In general, though, when you look at the map you can see the pattern where the smaller and more isolated your metropolitan area is, the less bang-for-the-buck you're getting. (And this analysis doesn't even touch the truly rural areas that don't fit in any metro area.) It's something our Democratic policymakers really need to think more about—not simply from the moral standpoint of improving the lives of people in these areas and making things easier for them, but also in terms of earning their political support (and—here's another problem that's circular—thus having the congressional majorities needed to be able to enact that policies that might help them).

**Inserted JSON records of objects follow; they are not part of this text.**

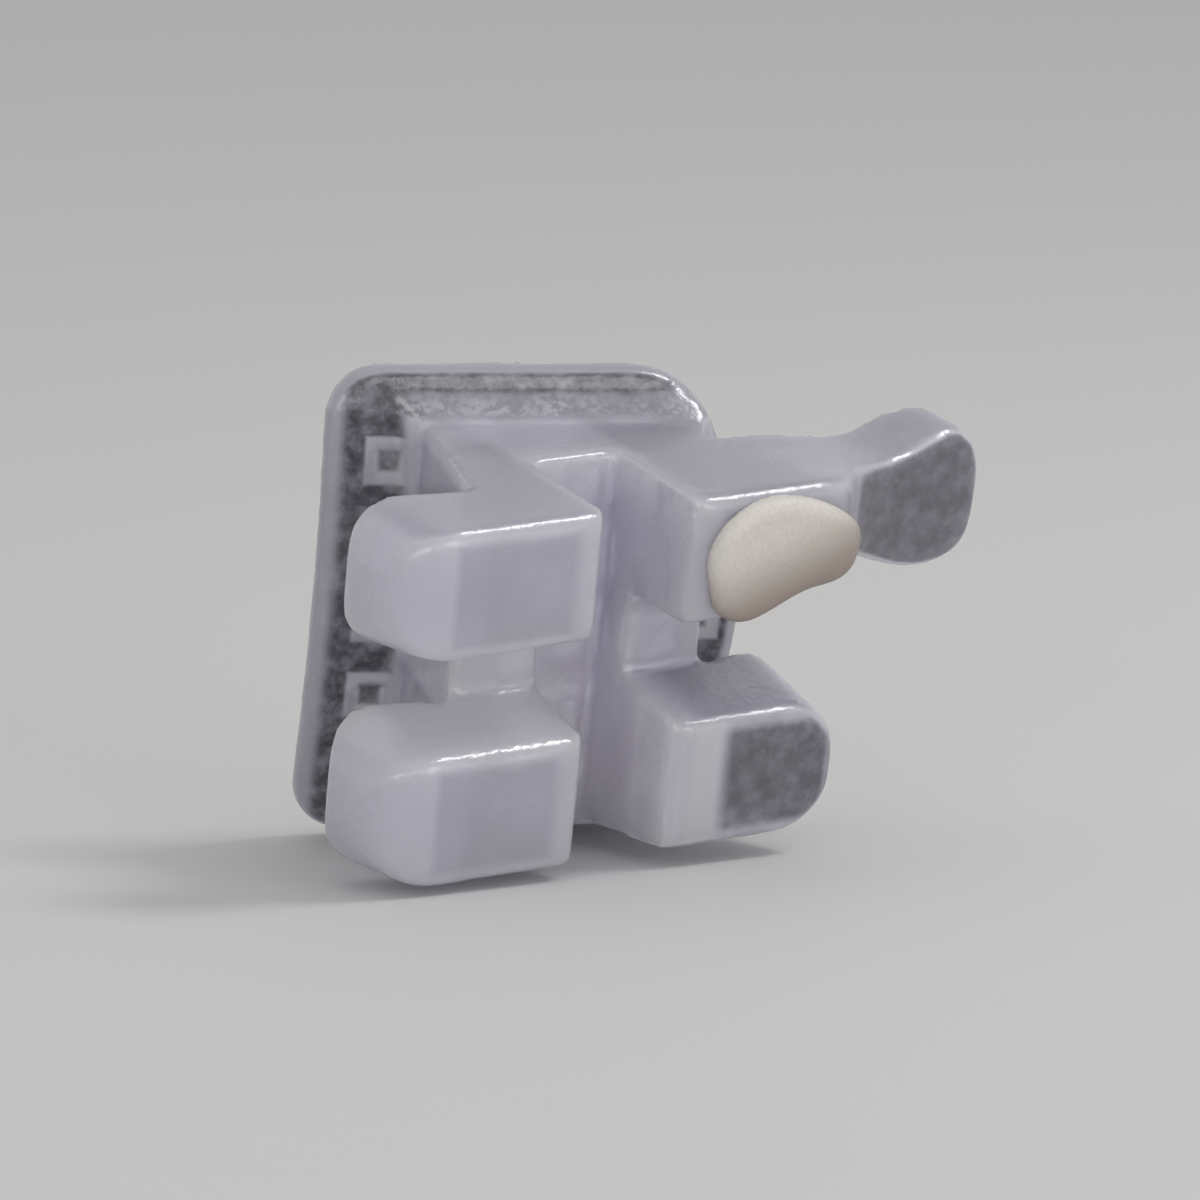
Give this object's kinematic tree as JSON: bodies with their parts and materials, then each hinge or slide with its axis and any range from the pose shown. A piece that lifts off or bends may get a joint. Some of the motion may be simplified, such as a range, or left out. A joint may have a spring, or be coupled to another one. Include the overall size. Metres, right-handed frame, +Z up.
{
  "type": "orthodontic bracket",
  "caption": "Small translucent ceramic tooth bracket with an archwire slot between tie wings, one of them drawn out into a hook and marked with a drop of cream paint.",
  "frame": {"origin": "centre of the archwire slot's floor", "axes": "+Z up as the bracket lies on its side, about 13 degrees off the slot's own direction; +X across the slot towards the hook; the slot opens towards -Y"},
  "size_m": [0.0042, 0.0026, 0.0028],
  "materials": {
    "alumina": "satin, translucent",
    "mark_paint": "satin"
  },
  "bodies": {
    "root": {"bracket_body": "alumina", "colour_mark": "mark_paint"}
  },
  "joints": []
}
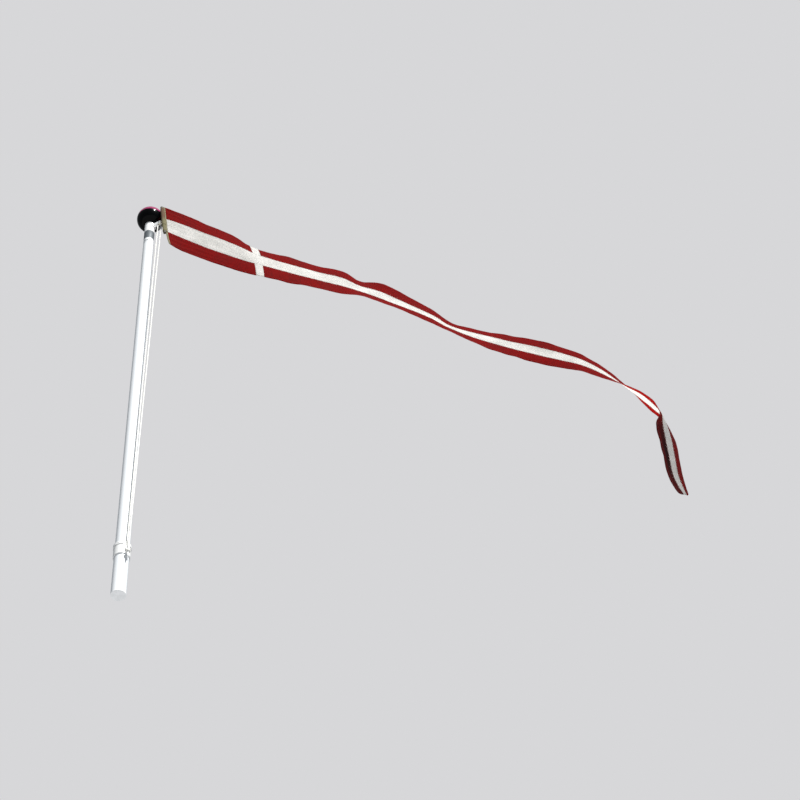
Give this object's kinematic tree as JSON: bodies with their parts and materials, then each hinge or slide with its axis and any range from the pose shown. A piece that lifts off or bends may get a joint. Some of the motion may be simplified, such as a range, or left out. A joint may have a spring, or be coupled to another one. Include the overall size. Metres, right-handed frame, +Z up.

The smaller metro areas getting less bang for the buck are the ones that are falling further behind in an increasingly polarized economy, and, in a lot of places, are also the ones that are trending away from Democrats (as well as simply getting angrier and more disengaged from the political process). The people in these locales know they're falling behind; they see things getting better in other parts of the country, but (unlike in previous centuries when migration was an American tradition) can't make that jump to somewhere else more promising when there's an inextricable tangle of financial, educational, and spatial barriers in the way, which only adds to their resentment. And they don't see anyone from either party doing much to ease any of those barriers.